The Crest Girls' Academy, formerly known as John Kelly Girls' Technology College, was a girls' secondary school with academy status located in Neasden, Brent, North West London. The school was situated next to Crest Boys' Academy; the schools shared a sixth form. All three schools were amalgamated into E-ACT Crest Academy, which opened in September 2014.

The Crest Girls' Academy was sponsored by E-ACT. The school was one of the first to gain a specialism in the specialist schools movement. Crest Girls had three specialisms: Technology (1998) Languages (2004) and Training Schools.

An Ofsted report in June 2013 judged the school as having serious weakness and offering an inadequate standard of education. The Academy underwent a restructure with new teaching and leadership appointments to drive forward standards.
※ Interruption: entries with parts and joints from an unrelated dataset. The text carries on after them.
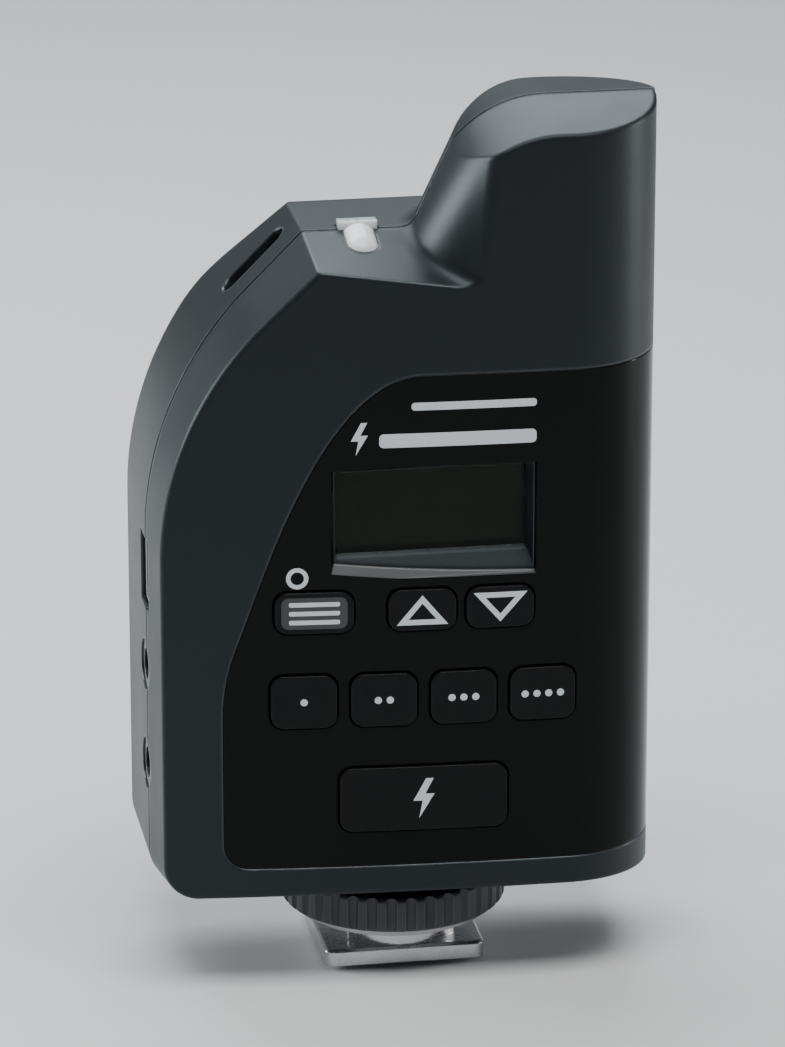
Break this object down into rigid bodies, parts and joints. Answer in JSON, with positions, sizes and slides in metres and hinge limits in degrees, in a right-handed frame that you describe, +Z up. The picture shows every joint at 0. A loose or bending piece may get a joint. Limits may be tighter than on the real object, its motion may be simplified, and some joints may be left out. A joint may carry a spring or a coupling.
{
  "type": "wireless flash trigger",
  "caption": "Pocket radio trigger for studio flash with display, keypad, stub aerial column, battery door, side sockets and a locking hot shoe foot.",
  "frame": {"origin": "centre of the shoe foot's underside", "axes": "+X right seen from the display side, +Y from the display to the battery door, +Z up along the aerial column"},
  "size_m": [0.0578, 0.0309, 0.102],
  "materials": {
    "case_plastic": "fine spark-eroded texture, charcoal black",
    "panel_gloss": "piano black gloss",
    "key_gloss": "satin gloss black",
    "window_clear": "clear acrylic",
    "lcd": "grey-green reflective display, switched off",
    "holder_plastic": "white moulded",
    "guide_clear": "frosted clear acrylic",
    "zebra_rubber": "layered conductive rubber",
    "mat_silicone": "translucent grey silicone",
    "dome_steel": "stamped",
    "board_green": "green solder resist",
    "chip_black": "moulded epoxy",
    "tin": "tin plated",
    "copper": "enamelled copper wire",
    "core_plastic": "natural nylon",
    "light_white": "translucent white",
    "led_body": "clear epoxy",
    "socket_black": "moulded",
    "cell_wrap": "printed foil sleeve on steel",
    "spring_steel": "nickel plated",
    "wire_red": "insulated lead",
    "wire_black": "insulated lead",
    "foot_metal": "satin chromed",
    "ring_nylon": "black moulded nylon",
    "washer_steel": "plain",
    "bush_nylon": "natural nylon",
    "contact_brass": "nickelled brass",
    "screw_steel": "zinc plated",
    "black_screw": "black oxide",
    "insert_brass": "turned"
  },
  "bodies": {
    "case": {"front_shell": "case_plastic", "rear_shell": "case_plastic", "face_panel": "panel_gloss", "display_window": "window_clear", "lcd_panel": "lcd", "lcd_holder": "holder_plastic", "light_guide": "guide_clear", "zebra_strips": "zebra_rubber", "keypad_mat": "mat_silicone", "dome_switches": "dome_steel", "main_board": "board_green", "board_chips": "chip_black", "rf_shield": "tin", "aerial_coil": "copper", "aerial_former": "core_plastic", "status_light_pipe": "light_white", "status_led": "led_body", "sync_socket_lower": "socket_black", "sync_socket_upper": "socket_black", "usb_socket": "tin", "battery_tray": "chip_black", "battery_cell_left": "cell_wrap", "battery_cell_right": "cell_wrap", "battery_springs": "spring_steel", "battery_plates": "spring_steel", "battery_leads": "wire_red", "door_hinge_pin": "spring_steel", "shoe_foot": "foot_metal", "contact_bush": "bush_nylon", "contact_spring": "spring_steel", "contact_terminal": "contact_brass", "shoe_leads": "wire_black", "case_screws": "black_screw", "board_screws": "screw_steel", "tray_screws": "screw_steel", "foot_screws": "screw_steel", "lanyard_pin": "spring_steel", "tripod_insert": "insert_brass"},
    "door": {"battery_door": "case_plastic"},
    "latch": {"door_latch": "case_plastic"},
    "washer": {"clamp_washer": "washer_steel"},
    "ring": {"locking_ring": "ring_nylon"},
    "contact": {"contact_pin": "contact_brass"},
    "mode_button": {"mode_key": "key_gloss"},
    "up_button": {"up_key": "key_gloss"},
    "down_button": {"down_key": "key_gloss"},
    "zone_button_1": {"zone_key_1": "key_gloss"},
    "zone_button_2": {"zone_key_2": "key_gloss"},
    "zone_button_3": {"zone_key_3": "key_gloss"},
    "zone_button_4": {"zone_key_4": "key_gloss"},
    "test_button": {"test_key": "key_gloss"}
  },
  "joints": [
    {"name": "mode_button_press", "type": "slide", "parent": "case", "child": "mode_button", "axis": [0, 1, 0], "range_m": [0, 0.0007]},
    {"name": "up_button_press", "type": "slide", "parent": "case", "child": "up_button", "axis": [0, 1, 0], "range_m": [0, 0.0007]},
    {"name": "down_button_press", "type": "slide", "parent": "case", "child": "down_button", "axis": [0, 1, 0], "range_m": [0, 0.0007]},
    {"name": "zone_button_1_press", "type": "slide", "parent": "case", "child": "zone_button_1", "axis": [0, 1, 0], "range_m": [0, 0.0007]},
    {"name": "zone_button_2_press", "type": "slide", "parent": "case", "child": "zone_button_2", "axis": [0, 1, 0], "range_m": [0, 0.0007]},
    {"name": "zone_button_3_press", "type": "slide", "parent": "case", "child": "zone_button_3", "axis": [0, 1, 0], "range_m": [0, 0.0007]},
    {"name": "zone_button_4_press", "type": "slide", "parent": "case", "child": "zone_button_4", "axis": [0, 1, 0], "range_m": [0, 0.0007]},
    {"name": "test_button_press", "type": "slide", "parent": "case", "child": "test_button", "axis": [0, 1, 0], "range_m": [0, 0.0007]},
    {"name": "battery_door_swing", "type": "hinge", "parent": "case", "child": "door", "pos_m": [0.003, 0.0134, 0.0172], "axis": [-1, 0, 0], "range_deg": [0, 110]},
    {"name": "door_latch_slide", "type": "slide", "parent": "door", "child": "latch", "axis": [0, 0, 1], "range_m": [0, 0.0025]},
    {"name": "clamp_washer_slide", "type": "slide", "parent": "case", "child": "washer", "axis": [0, 0, -1], "range_m": [0, 0.0023]},
    {"name": "locking_ring_turn", "type": "hinge", "parent": "washer", "child": "ring", "pos_m": [0, 0, 0.0074], "axis": [0, 0, -1], "range_deg": [0, 540]},
    {"name": "contact_pin_press", "type": "slide", "parent": "case", "child": "contact", "axis": [0, 0, 1], "range_m": [0, 0.0006], "deforming": ["contact_spring"]}
  ],
  "couplings": [
    {"joint": "clamp_washer_slide", "follows": "locking_ring_turn", "m_per_rad": 0.00023873}
  ]
}
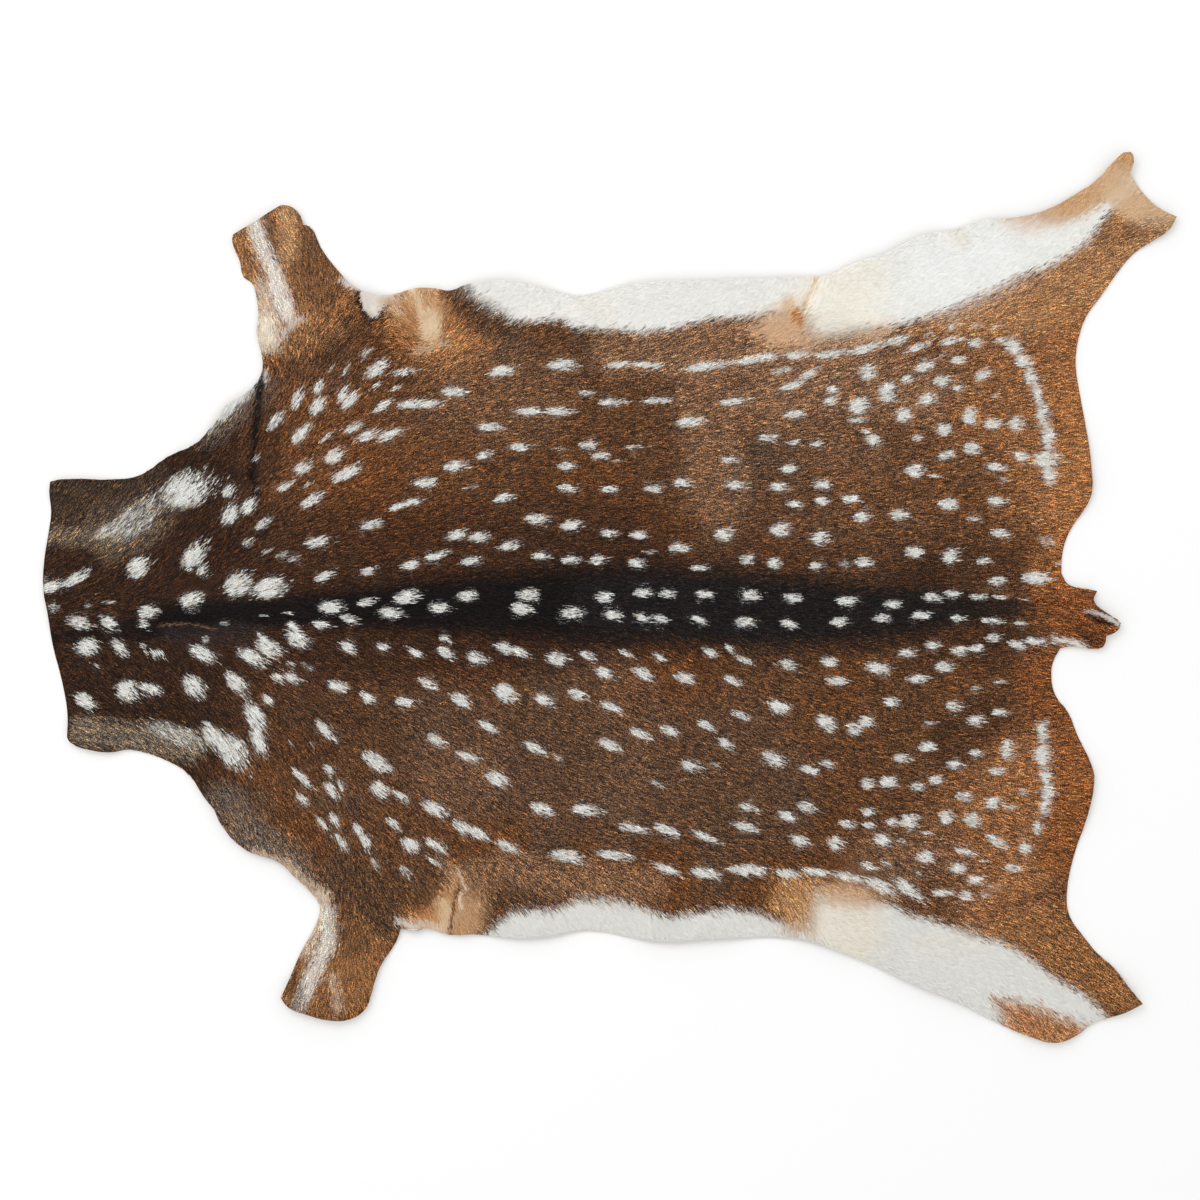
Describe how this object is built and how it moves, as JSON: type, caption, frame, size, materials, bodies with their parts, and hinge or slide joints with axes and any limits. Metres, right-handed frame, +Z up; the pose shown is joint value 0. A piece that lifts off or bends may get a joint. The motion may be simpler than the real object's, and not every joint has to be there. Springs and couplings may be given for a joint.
{
  "type": "spotted deer hide",
  "caption": "Hair-on deer hide laid flat: one thin skin with neck, leg skins and tail, brown coat with pale spots and white belly edges.",
  "frame": {"origin": "middle of the hide's outline, on the surface it lies on", "axes": "+X along the back towards the tail, +Y towards the upper belly edge, +Z up, out of the hair side"},
  "size_m": [1.1308, 0.8882, 0.0128],
  "materials": {
    "brown_hair": "short glossy deer hair, speckled brown with pale spots",
    "white_hair": "longer soft white belly hair",
    "tanned_skin": "matte suede, natural undyed tan"
  },
  "bodies": {
    "root": {"hide": "brown_hair"}
  },
  "joints": []
}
The Academy sought consultation over plans to merge Crest Girls' Academy and Crest Boys' Academy into one school, retaining single sex education. The Academy was due to merge in September 2014 and set to move into its new £40 million building also.

GCSE headline figures for the school had risen in recent years. In 2011 43% of students attending Crest Girls' Academy achieved 5 A*-C grades at GCSE including English and Maths. This rose to 51% 5A*-C grades at GCSE including English and Maths in 2012 and 56% in 2013.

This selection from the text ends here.